Voronin: Anyone in such a position has the right to express their personal opinion. This is why I don't think I should rush to respond to this opinion. This is Mr. Basescu's opinion, while I see things differently -- we have always been and will always be Moldovans, and our country is the Republic of Moldova. But I agree with what Mr. Basescu said further down the road -- that is, we are going to meet and be together in the community of European countries. This is a clear statement of truth, for which both Romania and Moldova are preparing.
RFE/RL: Could it be said that, in the context of the European integration of Romania and Moldova, the issue of unification has disappeared? This has always been a political scarecrow, and purportedly because of it the Communists and the left in general didn't accept the notions of "Romanian language" or "Romanian nation."

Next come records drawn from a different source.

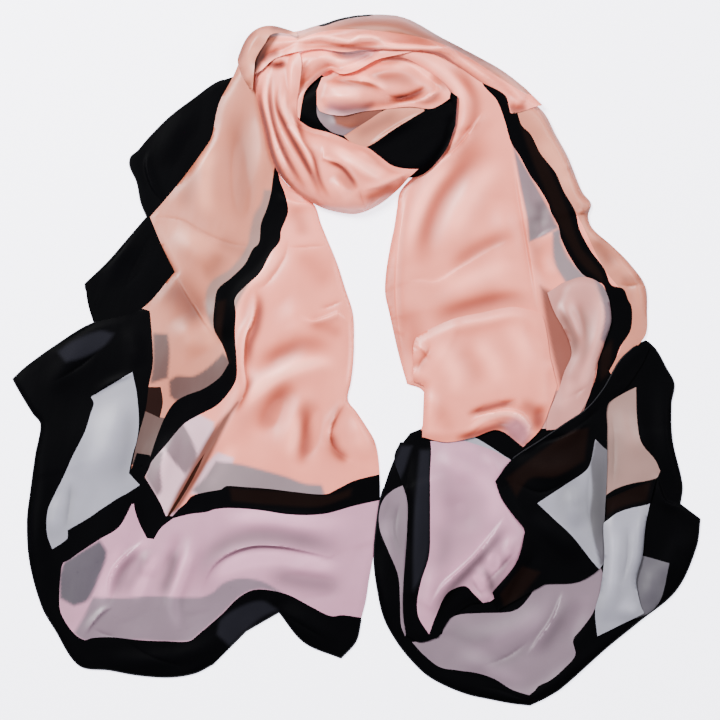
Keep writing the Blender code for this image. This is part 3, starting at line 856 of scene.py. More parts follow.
# %% Left tail, print
BAND_A_LEFT = [(276, 160), (273, 178), (271, 193), (267, 208), (261, 224), (259, 243), (253, 249),
    (245, 264), (231, 278), (218, 289), (215, 302), (214, 328), (223, 346), (229, 363), (220, 377),
    (203, 389), (187, 395), (175, 402), (166, 415), (158, 434), (150, 458)]
BAND_A_RIGHT = [(145, 477), (151, 463), (166, 445), (184, 424), (199, 415), (216, 406), (227, 395),
    (236, 380), (237, 364), (235, 334), (236, 313), (235, 299), (245, 287), (260, 273), (271, 253),
    (280, 241), (281, 231), (288, 212), (285, 194), (280, 181), (277, 165)]
LEFT_PRINT = rows(Print,
    ("beige", [(220, 30), (290, 40)] + BAND_A_LEFT + [(131, 471), (138, 438), (146, 409),
     (149, 386), (153, 364), (152, 334), (150, 311), (110, 300), (110, 120), (200, 60)]),
    ("tan", [(120, 408), (147, 412), (160, 417), (180, 420), (160, 470), (120, 462)]),
    ("brown", [(130, 387), (161, 387), (163, 402), (160, 418), (147, 412), (130, 408)]),
    ("black", [(60, 280), (150, 311), (152, 334), (153, 364), (149, 386), (146, 409), (138, 438),
     (131, 471), (146, 481), (149, 497), (120, 545), (75, 575), (75, 605), (84, 620), (140, 628),
     (185, 629), (214, 602), (250, 578), (292, 583), (336, 604), (361, 605), (420, 610),
     (420, 720), (0, 720), (0, 280)]),
    ("silver", [(132.6, 372), (137, 394), (139, 422), (137, 440), (133, 454), (129, 473),
     (140, 485), (126, 494), (103, 508), (90, 517), (68, 530), (67, 539), (53, 550), (47.5, 534),
     (48, 511), (55, 494), (64, 476), (73, 456), (85, 432), (91, 413), (94, 403), (91, 397)]),
    ("lilac", [(132, 504), (119, 527), (100, 539), (80, 552), (64, 562), (61, 574), (59.5, 600),
     (61.5, 614), (74, 633), (85, 640), (91, 638), (111, 637), (140, 640), (165, 641), (189, 641),
     (200, 633), (222, 614), (238, 598), (253, 590), (269, 590), (289, 595), (312, 607),
     (331, 616), (343, 615), (375, 620), (400, 560), (400, 500), (353, 500), (328, 505),
     (286, 506), (232, 500), (176, 508), (150, 500)]),
    ("lilac_dim", [(93, 597), (120, 598), (150, 596), (200, 597), (213, 592), (223, 583),
     (240, 578), (262, 581), (281, 592), (300, 604), (269, 590), (253, 590), (238, 598),
     (222, 614), (200, 633), (189, 641), (140, 640), (85, 640), (74, 633), (84, 616)]),
    ("smoke_on_lilac", [(64, 562), (80, 552), (100, 540), (107, 553), (99, 578), (88, 600),
     (74, 606), (60, 598), (60, 575)]),
    ("black", [(132, 504), (137, 494), (126, 494), (103, 508), (90, 517), (68, 530), (67, 539),
     (40, 556), (40, 562), (64, 562), (80, 552), (100, 539), (119, 527)]),
    ("smoke_on_beige", [(264, 190), (261, 203), (254, 215), (250, 231), (247, 246), (231, 268),
     (213, 280), (207, 289), (206, 300), (208, 318), (214, 330), (225, 345), (240, 300),
     (262, 265), (280, 230), (280, 190)]),
    ("dusk", [(153, 333), (168, 334), (170, 352), (168, 378), (150, 384), (153, 364)]),
    ("dusk", [(169, 381), (177, 376), (193, 376), (207, 368), (223, 353), (236, 366), (220, 380),
     (200, 393), (178, 401), (170, 396)]),
    ("mist", [(198, 414), (214, 422), (212, 442), (203, 460), (192, 480), (180, 500), (168, 518),
     (156, 500), (146, 482), (148, 466), (162, 444), (180, 424)]),
    ("lavender", [(162, 442), (183, 423), (192, 440), (197, 457), (186, 475), (176, 464),
     (167, 452)]),
    ("lavender", [(145, 477), (153, 458), (164, 449), (161, 470), (162, 490), (157, 497)]),
    ("mist", [(206, 464), (218, 452), (234, 458), (226, 488), (206, 494), (190, 494)]),
    # painted shade along the valley of the long fold
    ("painted_deep_shade", [(238, 402), (226, 414), (214, 428), (205, 442), (197, 457), (188, 473), (178, 490),
     (167, 514), (176, 512), (190, 492), (202, 473), (211, 456), (219, 440), (229, 420)]),
    # painted shadow at the core of that valley
    ("painted_shadow_core", [(205, 453), (196, 466), (188, 480), (179, 496), (167, 516), (170, 516), (181, 499),
     (190, 484), (198, 469)]),
    ("smoke_on_peach", [(216, 461), (240, 464), (264, 470), (288, 477), (304, 483), (322, 485),
     (326, 498), (296, 496), (272, 493), (246, 491), (226, 490), (200, 495), (192, 490),
     (204, 478)]),
    ("black", BAND_A_LEFT + BAND_A_RIGHT),
    ("black", [(137, 453), (130, 473), (140, 485), (137, 497), (134, 504), (139, 522), (147, 538),
     (154, 539), (161, 528), (176, 516), (166, 516), (161, 504), (153, 490), (145, 477),
     (151, 463), (150, 455)]),
    ("black", [(186, 503), (192, 496), (206, 492), (222, 489), (226, 486), (246, 487), (272, 489),
     (296, 492), (326, 494), (339, 488), (356, 480), (400, 470), (400, 496), (380, 500),
     (353, 506), (328, 513), (308, 515), (286, 514), (259, 510), (232, 508), (216, 509),
     (206, 512), (190, 514), (170, 519), (178, 510)]),
    ("umber", [(215, 330), (217, 302), (226, 300), (222, 340), (231, 362), (224, 362)]),
    ("umber", [(230, 488), (300, 492), (330, 495), (352, 488), (350, 496), (320, 506), (280, 505),
     (232, 501)]),
    # black lying single and sheer, with a painted grey sheen
    ("sheer_black_with_painted_sheen", [(217, 634), (221, 620), (240, 607), (262, 601), (278, 610), (262, 617),
     (246, 630), (230, 646)]),
    ("sheer_black_with_painted_sheen", [(58, 352), (72, 342), (100, 331), (114, 334), (104, 346), (84, 357), (66, 362)]))
print("printed shapes on the left tail:", len(LEFT_PRINT))

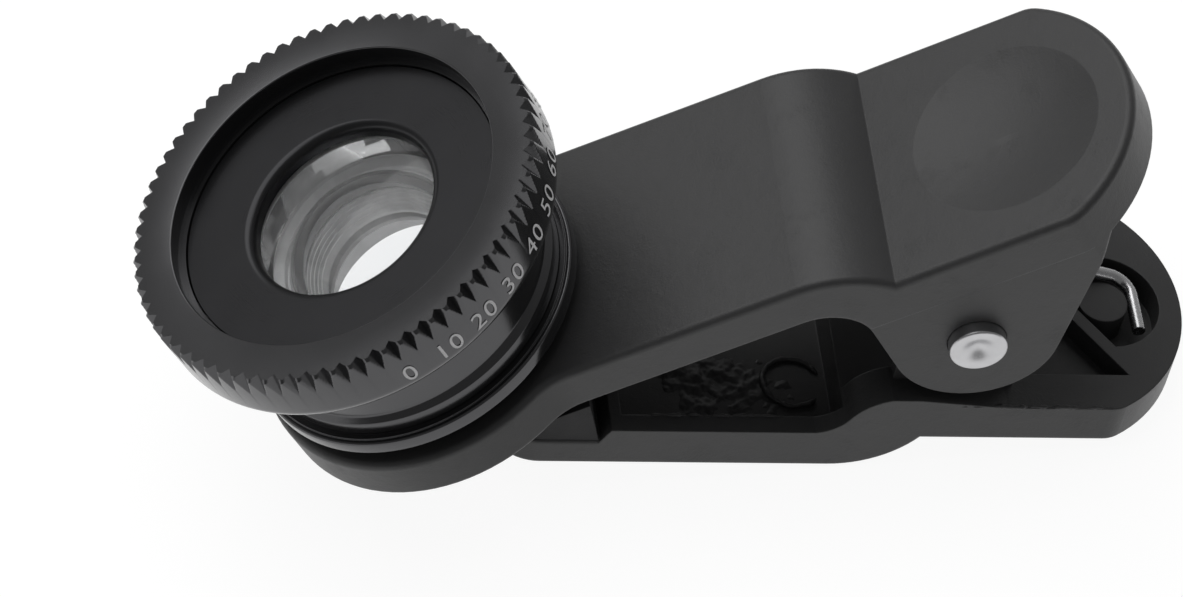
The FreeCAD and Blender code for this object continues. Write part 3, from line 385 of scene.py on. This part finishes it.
FINISHES = {
    "clip_plastic": clip_plastic,
    "pad_rubber": rubber,
    "washer_rubber": rubber,
    "pin_steel": lambda name: steel(name, 0.3),
    "spring_steel": lambda name: steel(name, 0.2),
    "lens_metal": lambda name: anodised_metal(name, "anodised", 0.14, 0.0012),
    "face_metal": lambda name: anodised_metal(name, "face", 0.24, 0.002),
    "inner_metal": inner_metal,
    "lens_glass": lens_glass,
    "scale_paint": scale_paint,
}


def finish_of(slot):
    """The material of a slot, made when it is first asked for."""
    name = f"{slot}_finish"
    return bpy.data.materials.get(name) or FINISHES[slot](name)


# Frames
def lens_frame():
    """Axes of the lens: origin on its axis at the underside of the jaw ring, X to the rear, Z to the front."""
    joint = JOINTS["lens_screw"]
    up = Vector(joint["axis"]).normalized()
    across = Vector((0, 1, 0))
    turn = Matrix((across.cross(up), across, up)).transposed().to_4x4()
    return Matrix.Translation(joint["pos_m"]) @ turn


def finished(name, mesh, body, slot, nodes=(), place=None, wound=None):
    """Put a mesh in the scene as a piece of the object. When wound is given, the piece's place is baked into its
    mesh and it is attached to no body; the second body, start and end of a twist that wound holds are not used.
    """
    piece = bpy.data.objects.new(name, mesh)
    bpy.context.collection.objects.link(piece)
    if place is not None:
        piece.matrix_world = place
    mesh.materials.append(finish_of(slot))
    if wound:
        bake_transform(piece)
    else:
        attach(piece, body)
    if nodes:
        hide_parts(*nodes)
    return piece


def smoothed(piece, angle=32):
    """Smooth shading with sharp edges above an angle, and flats that stay flat."""
    mesh = piece.data
    mesh.shade_smooth()
    mesh.set_sharp_from_angle(angle=math.radians(angle))
    weighted = piece.modifiers.new("flat faces", "WEIGHTED_NORMAL")
    weighted.keep_sharp = True


# Turned pieces
def softened(corners, closed=True, steps=5):
    """Round the corners of an outline. A corner is (radius, height) or (radius, height, rounding)."""
    outline = []
    count = len(corners)
    for index, corner in enumerate(corners):
        here = Vector(corner[:2])
        rounding = corner[2] if len(corner) > 2 else 0
        if not rounding or (not closed and index in (0, count - 1)):
            outline.append(here)
            continue
        before, after = Vector(corners[index - 1][:2]), Vector(corners[(index + 1) % count][:2])
        arrive, leave = (here - before).normalized(), (after - here).normalized()
        half_turn = arrive.angle(leave) / 2
        cut = rounding * math.tan(half_turn)
        start, end = here - arrive * cut, here + leave * cut
        centre = (start + end) / 2 + (leave - arrive).normalized() * rounding * math.cos(half_turn)
        for step in range(steps + 1):
            spoke = (start - centre).lerp(end - centre, step / steps).normalized()
            outline.append(centre + spoke * rounding)
    return outline


def dome(centre_height, radius, start, end, steps=24):
    """Points on a sphere centred on the axis, from one radius off the axis to another."""
    points = []
    side = math.copysign(1, radius)
    for step in range(steps + 1):
        reach = start + (end - start) * step / steps
        points.append(Vector((reach, centre_height + side * math.sqrt(radius * radius - reach * reach))))
    return points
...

Voronin: I do believe that our European integration will solve a host of problems, some of which we are not even aware of today or don't see emerging in the near future. Concerning the issues of language and national identity, they will stay, because each country has its own nation, language, history, culture, and everything else that characterizes a country. The same is true of the Moldovan nation. As two years ago we declared that Moldova was a multiethnic state, we have nothing against any nation living in Moldova, no matter what it might be -- Romanians, Russians, Bulgarians, or Gagauz. This is why these issues should not be brought into a discussion today. Moreover, when we started interacting with the new Romanian president, Traian Basescu, we talked about exactly this. Such issues are up to linguists, historians, or any other specialists -- but not up to politicians. And they should not be the basis of any sort of relations.